*TASK DETAILS*
Return the listing below word for word.

*SOURCE MATERIAL*
◆ ◆ ◆

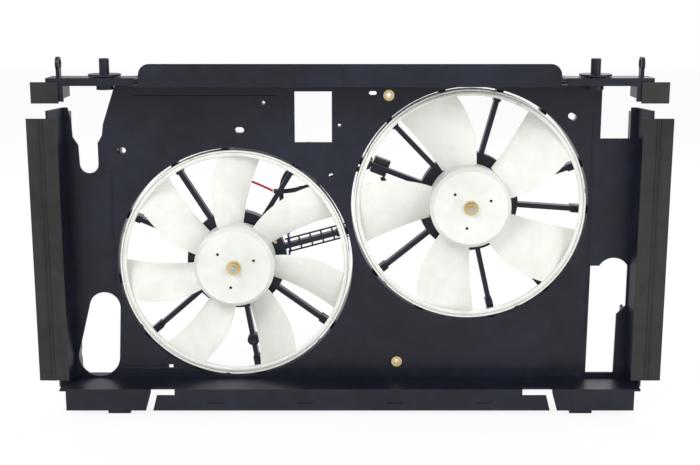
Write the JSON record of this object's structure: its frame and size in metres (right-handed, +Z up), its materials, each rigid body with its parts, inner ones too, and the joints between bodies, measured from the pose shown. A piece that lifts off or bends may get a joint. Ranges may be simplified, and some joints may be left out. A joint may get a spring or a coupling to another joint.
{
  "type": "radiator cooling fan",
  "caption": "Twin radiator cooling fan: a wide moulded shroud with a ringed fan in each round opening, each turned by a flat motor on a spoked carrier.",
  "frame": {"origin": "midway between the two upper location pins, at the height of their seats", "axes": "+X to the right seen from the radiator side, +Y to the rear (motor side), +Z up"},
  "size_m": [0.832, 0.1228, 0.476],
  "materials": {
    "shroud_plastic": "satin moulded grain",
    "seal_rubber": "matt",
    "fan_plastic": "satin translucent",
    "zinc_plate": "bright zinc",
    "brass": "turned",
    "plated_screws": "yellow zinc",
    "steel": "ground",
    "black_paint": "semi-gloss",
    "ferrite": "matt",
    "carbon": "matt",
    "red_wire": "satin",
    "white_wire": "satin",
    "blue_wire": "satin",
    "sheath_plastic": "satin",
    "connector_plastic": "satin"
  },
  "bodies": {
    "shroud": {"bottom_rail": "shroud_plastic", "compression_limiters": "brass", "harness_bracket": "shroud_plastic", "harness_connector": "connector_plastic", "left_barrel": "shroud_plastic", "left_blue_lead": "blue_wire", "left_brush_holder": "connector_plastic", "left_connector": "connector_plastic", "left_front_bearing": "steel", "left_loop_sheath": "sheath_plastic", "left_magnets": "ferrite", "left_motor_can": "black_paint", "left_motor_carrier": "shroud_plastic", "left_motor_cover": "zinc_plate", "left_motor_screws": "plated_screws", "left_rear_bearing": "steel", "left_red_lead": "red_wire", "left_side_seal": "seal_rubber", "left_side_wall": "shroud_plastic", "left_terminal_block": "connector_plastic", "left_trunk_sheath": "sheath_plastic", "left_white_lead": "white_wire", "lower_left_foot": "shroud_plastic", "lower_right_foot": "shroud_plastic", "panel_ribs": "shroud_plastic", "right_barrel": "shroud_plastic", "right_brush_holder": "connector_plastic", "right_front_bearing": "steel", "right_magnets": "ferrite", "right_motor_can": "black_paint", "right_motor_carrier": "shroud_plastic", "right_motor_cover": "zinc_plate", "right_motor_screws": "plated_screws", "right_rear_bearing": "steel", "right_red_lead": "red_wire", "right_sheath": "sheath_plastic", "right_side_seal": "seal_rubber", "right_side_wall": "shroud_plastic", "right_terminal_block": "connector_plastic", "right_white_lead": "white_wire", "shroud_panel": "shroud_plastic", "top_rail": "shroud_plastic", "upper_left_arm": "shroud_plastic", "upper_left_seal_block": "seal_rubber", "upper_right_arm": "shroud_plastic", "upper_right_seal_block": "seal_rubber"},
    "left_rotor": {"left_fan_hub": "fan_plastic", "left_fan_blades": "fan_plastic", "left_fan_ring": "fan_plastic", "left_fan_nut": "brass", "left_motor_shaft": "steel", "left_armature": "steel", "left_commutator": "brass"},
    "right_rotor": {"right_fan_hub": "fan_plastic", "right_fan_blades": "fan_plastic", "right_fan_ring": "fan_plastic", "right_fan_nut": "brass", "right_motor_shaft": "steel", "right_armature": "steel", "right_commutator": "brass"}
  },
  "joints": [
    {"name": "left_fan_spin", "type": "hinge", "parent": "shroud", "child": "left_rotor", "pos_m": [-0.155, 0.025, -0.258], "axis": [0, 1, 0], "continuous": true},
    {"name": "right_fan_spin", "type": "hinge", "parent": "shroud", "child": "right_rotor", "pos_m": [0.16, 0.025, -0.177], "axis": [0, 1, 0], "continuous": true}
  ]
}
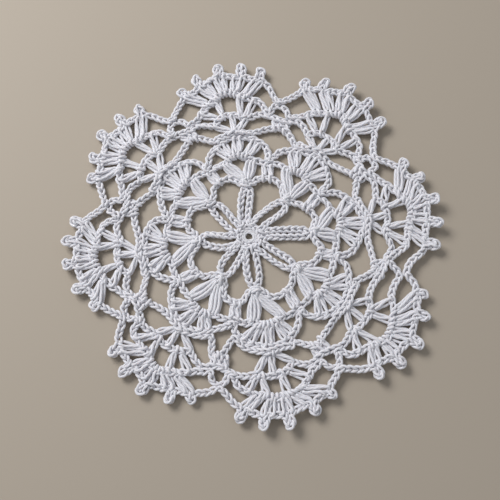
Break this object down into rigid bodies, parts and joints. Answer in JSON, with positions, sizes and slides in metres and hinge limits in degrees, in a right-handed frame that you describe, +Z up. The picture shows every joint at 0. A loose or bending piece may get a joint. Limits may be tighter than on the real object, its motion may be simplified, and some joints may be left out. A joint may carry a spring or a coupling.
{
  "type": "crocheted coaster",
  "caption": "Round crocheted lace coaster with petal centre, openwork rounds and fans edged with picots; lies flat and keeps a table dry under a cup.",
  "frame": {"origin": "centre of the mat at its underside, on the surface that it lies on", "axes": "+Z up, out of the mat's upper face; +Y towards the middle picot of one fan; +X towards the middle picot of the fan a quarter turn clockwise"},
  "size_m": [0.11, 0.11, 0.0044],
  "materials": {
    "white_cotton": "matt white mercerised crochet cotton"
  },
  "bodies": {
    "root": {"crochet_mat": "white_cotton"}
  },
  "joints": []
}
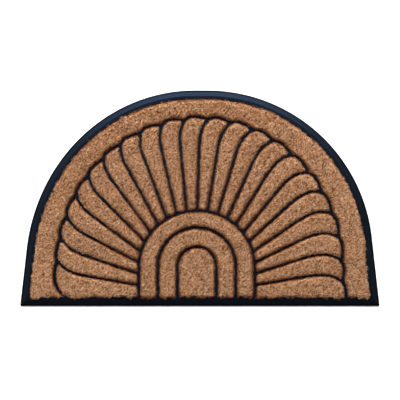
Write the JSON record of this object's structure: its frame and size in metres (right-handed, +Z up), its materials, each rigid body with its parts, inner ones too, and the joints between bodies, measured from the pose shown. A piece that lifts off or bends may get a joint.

◆ ◆ ◆

*ANSWER*
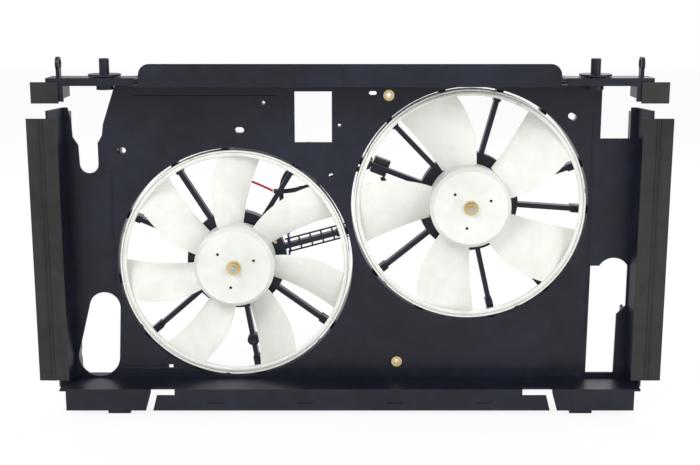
Write the JSON record of this object's structure: its frame and size in metres (right-handed, +Z up), its materials, each rigid body with its parts, inner ones too, and the joints between bodies, measured from the pose shown. A piece that lifts off or bends may get a joint. Ranges may be simplified, and some joints may be left out. A joint may get a spring or a coupling to another joint.
{
  "type": "radiator cooling fan",
  "caption": "Twin radiator cooling fan: a wide moulded shroud with a ringed fan in each round opening, each turned by a flat motor on a spoked carrier.",
  "frame": {"origin": "midway between the two upper location pins, at the height of their seats", "axes": "+X to the right seen from the radiator side, +Y to the rear (motor side), +Z up"},
  "size_m": [0.832, 0.1228, 0.476],
  "materials": {
    "shroud_plastic": "satin moulded grain",
    "seal_rubber": "matt",
    "fan_plastic": "satin translucent",
    "zinc_plate": "bright zinc",
    "brass": "turned",
    "plated_screws": "yellow zinc",
    "steel": "ground",
    "black_paint": "semi-gloss",
    "ferrite": "matt",
    "carbon": "matt",
    "red_wire": "satin",
    "white_wire": "satin",
    "blue_wire": "satin",
    "sheath_plastic": "satin",
    "connector_plastic": "satin"
  },
  "bodies": {
    "shroud": {"bottom_rail": "shroud_plastic", "compression_limiters": "brass", "harness_bracket": "shroud_plastic", "harness_connector": "connector_plastic", "left_barrel": "shroud_plastic", "left_blue_lead": "blue_wire", "left_brush_holder": "connector_plastic", "left_connector": "connector_plastic", "left_front_bearing": "steel", "left_loop_sheath": "sheath_plastic", "left_magnets": "ferrite", "left_motor_can": "black_paint", "left_motor_carrier": "shroud_plastic", "left_motor_cover": "zinc_plate", "left_motor_screws": "plated_screws", "left_rear_bearing": "steel", "left_red_lead": "red_wire", "left_side_seal": "seal_rubber", "left_side_wall": "shroud_plastic", "left_terminal_block": "connector_plastic", "left_trunk_sheath": "sheath_plastic", "left_white_lead": "white_wire", "lower_left_foot": "shroud_plastic", "lower_right_foot": "shroud_plastic", "panel_ribs": "shroud_plastic", "right_barrel": "shroud_plastic", "right_brush_holder": "connector_plastic", "right_front_bearing": "steel", "right_magnets": "ferrite", "right_motor_can": "black_paint", "right_motor_carrier": "shroud_plastic", "right_motor_cover": "zinc_plate", "right_motor_screws": "plated_screws", "right_rear_bearing": "steel", "right_red_lead": "red_wire", "right_sheath": "sheath_plastic", "right_side_seal": "seal_rubber", "right_side_wall": "shroud_plastic", "right_terminal_block": "connector_plastic", "right_white_lead": "white_wire", "shroud_panel": "shroud_plastic", "top_rail": "shroud_plastic", "upper_left_arm": "shroud_plastic", "upper_left_seal_block": "seal_rubber", "upper_right_arm": "shroud_plastic", "upper_right_seal_block": "seal_rubber"},
    "left_rotor": {"left_fan_hub": "fan_plastic", "left_fan_blades": "fan_plastic", "left_fan_ring": "fan_plastic", "left_fan_nut": "brass", "left_motor_shaft": "steel", "left_armature": "steel", "left_commutator": "brass"},
    "right_rotor": {"right_fan_hub": "fan_plastic", "right_fan_blades": "fan_plastic", "right_fan_ring": "fan_plastic", "right_fan_nut": "brass", "right_motor_shaft": "steel", "right_armature": "steel", "right_commutator": "brass"}
  },
  "joints": [
    {"name": "left_fan_spin", "type": "hinge", "parent": "shroud", "child": "left_rotor", "pos_m": [-0.155, 0.025, -0.258], "axis": [0, 1, 0], "continuous": true},
    {"name": "right_fan_spin", "type": "hinge", "parent": "shroud", "child": "right_rotor", "pos_m": [0.16, 0.025, -0.177], "axis": [0, 1, 0], "continuous": true}
  ]
}
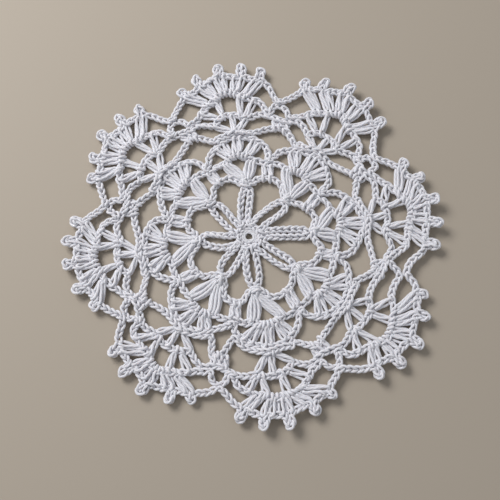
Break this object down into rigid bodies, parts and joints. Answer in JSON, with positions, sizes and slides in metres and hinge limits in degrees, in a right-handed frame that you describe, +Z up. The picture shows every joint at 0. A loose or bending piece may get a joint. Limits may be tighter than on the real object, its motion may be simplified, and some joints may be left out. A joint may carry a spring or a coupling.
{
  "type": "crocheted coaster",
  "caption": "Round crocheted lace coaster with petal centre, openwork rounds and fans edged with picots; lies flat and keeps a table dry under a cup.",
  "frame": {"origin": "centre of the mat at its underside, on the surface that it lies on", "axes": "+Z up, out of the mat's upper face; +Y towards the middle picot of one fan; +X towards the middle picot of the fan a quarter turn clockwise"},
  "size_m": [0.11, 0.11, 0.0044],
  "materials": {
    "white_cotton": "matt white mercerised crochet cotton"
  },
  "bodies": {
    "root": {"crochet_mat": "white_cotton"}
  },
  "joints": []
}
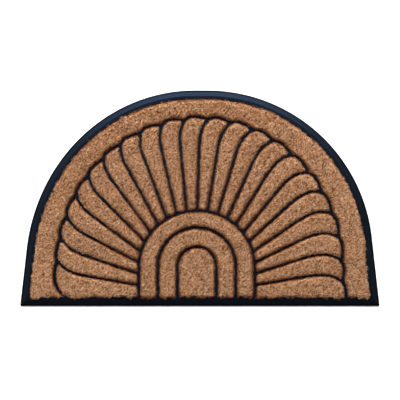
Write the JSON record of this object's structure: its frame and size in metres (right-handed, +Z up), its materials, each rigid body with its parts, inner ones too, and the joints between bodies, measured from the pose shown. A piece that lifts off or bends may get a joint.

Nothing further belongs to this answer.